Opinião
O veterinário da Casa Leal
Na Síria, os rebeldes ficaram de monco caído e os situacionistas exultaram. Nem todos terão percebido logo que a decisão de Obama tinha muito pouco a ver com eles e muito a ver com vontade de entalar o Partido Republicano, dividido entre intervencionistas aguerridos e isolacionistas convictos.
Sábado passado, Barack Obama lembrou-me o veterinário da casa agrícola do meu chorado amigo Carlos Leal, a quem, depois de ida a herdade distante, pernoitando fora, a mulher se queixou de ter sido importunada na sua ausência por um conterrâneo chamado, salvo erro, Ferro. Ofendido na sua honra, o veterinário foi dizer no café que ia "matar o Ferro!". Passou-se esse dia, outros dias passaram, depois uma semana, depois duas e o meu amigo perdeu a paciência. "Olhe lá" perguntou uma manhã ao veterinário "Você mata ou não mata o Ferro?" "Mato, sim. Depois de acabar de pagar as minhas dívidas."
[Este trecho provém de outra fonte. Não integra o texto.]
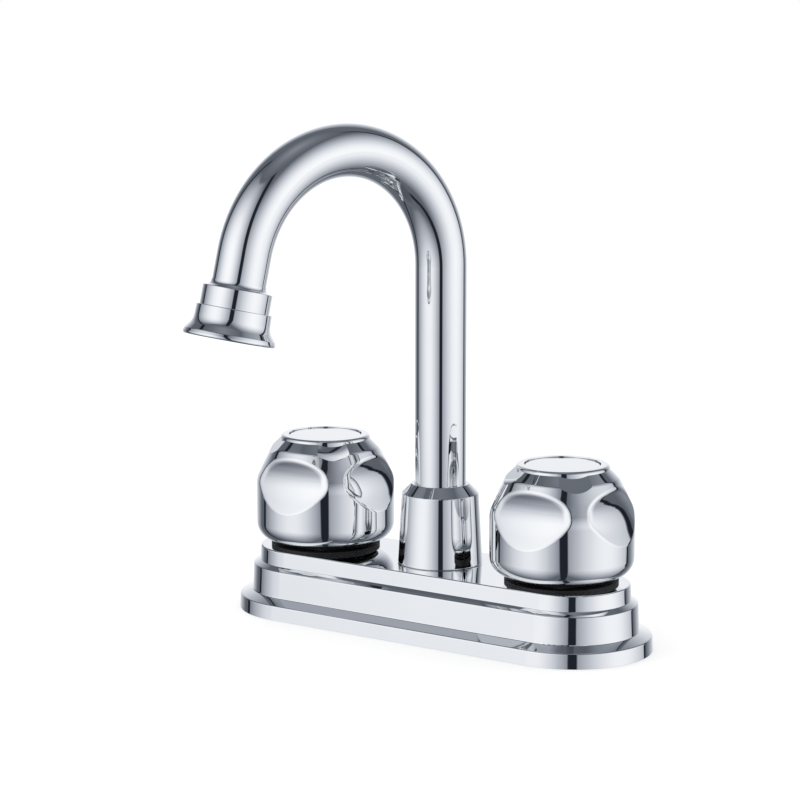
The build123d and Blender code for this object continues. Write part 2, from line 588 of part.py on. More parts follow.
# Spout
def spout_hub():
    """Chromed nut over the centre tower, tapered, with a chamfered head."""
    body = turned(
        [(0, COVER_TOP), (HUB_FOOT_DIAMETER / 2, COVER_TOP), (HUB_SHOULDER_DIAMETER / 2, HUB_SHOULDER),
         (HUB_TOP_DIAMETER / 2, HUB_TOP), (0, HUB_TOP)],
        [HUB_EDGE_RADIUS, HUB_EDGE_RADIUS, HUB_EDGE_RADIUS])
    body -= rod(CENTRE_TOWER_DIAMETER + 2 * THREAD_FIT, COVER_TOP - OVERCUT, RETAINER_TOP)
    return body - rod(TUBE_DIAMETER + 2 * RUNNING_FIT, RETAINER_TOP - OVERCUT, HUB_TOP + OVERCUT)


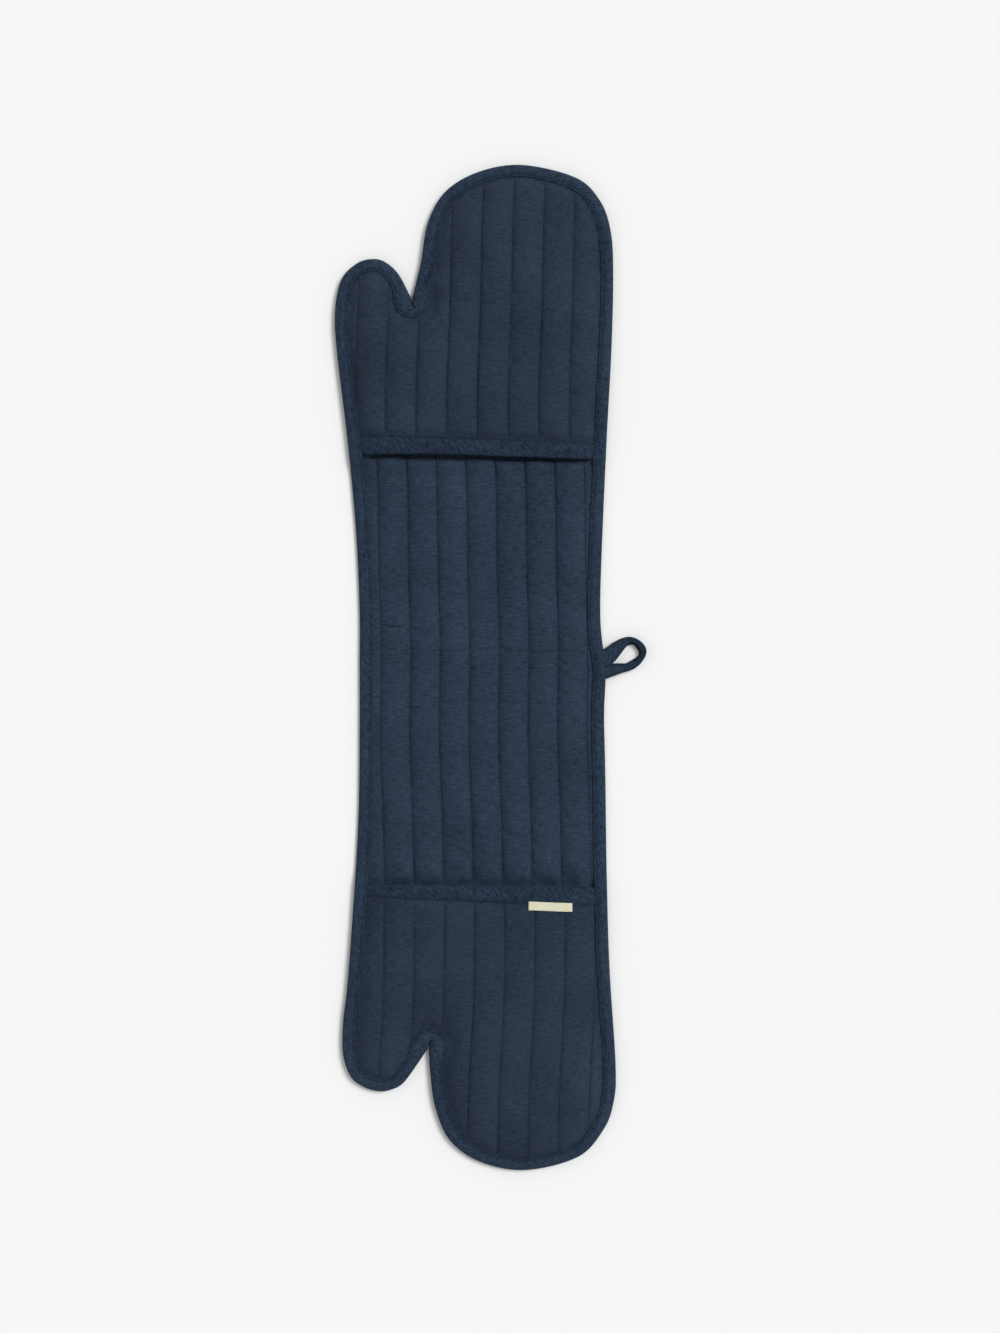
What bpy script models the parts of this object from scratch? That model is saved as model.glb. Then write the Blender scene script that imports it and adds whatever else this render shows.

Assim está Obama, verificando na sua cabeça informadíssima as contas morais que tenha a prestar, as informações que deva receber, as garantias de que precise se assegurar antes de ordenar um ataque à Síria por o governo de Damasco ter usado armas químicas para atacar povoações habitadas por rebeldes. Havia grande expectativa de ver chegar enfim de Washington uma manifestação inequívoca de clarividência política e de uso justo da força. Que fizesse todo o mal possível a Bashar-al-Assad e o menor mal possível à população civil. Que servisse de aviso a quem o uso de armas químicas pudesse tentar. Que restabelecesse credibilidade americana abalada pelos egrégios disparates de George W. Bush. Que deixasse claro nas cabeças de aliados e de adversários que com os Estados Unidos não se brinca.
Quando Obama chegou à Casa Branca devolveu a Londres um busto de Churchill que lá estava por empréstimo. Com sangue irlandês e queniano até se entende, mas no resvalar do Ocidente para medo de tudo e falta de espinha, para, como o veterinário, encontrar sempre razões de não matar o Ferro, o homem volta-nos à ideia.
Durante a Guerra de 14, num parapeito de trincheira, o céu da noite iluminou-se de repente porque os alemães tinham começado a atacar e o colega ao seu lado estremeceu. "Não gostas de guerra?" espantou-se Churchill. Chocante? Talvez no casulo em que vivemos. Mas o mundo não é como a gente gostaria que ele fosse e se insistirmos em não querer dar por isso acabaremos mal.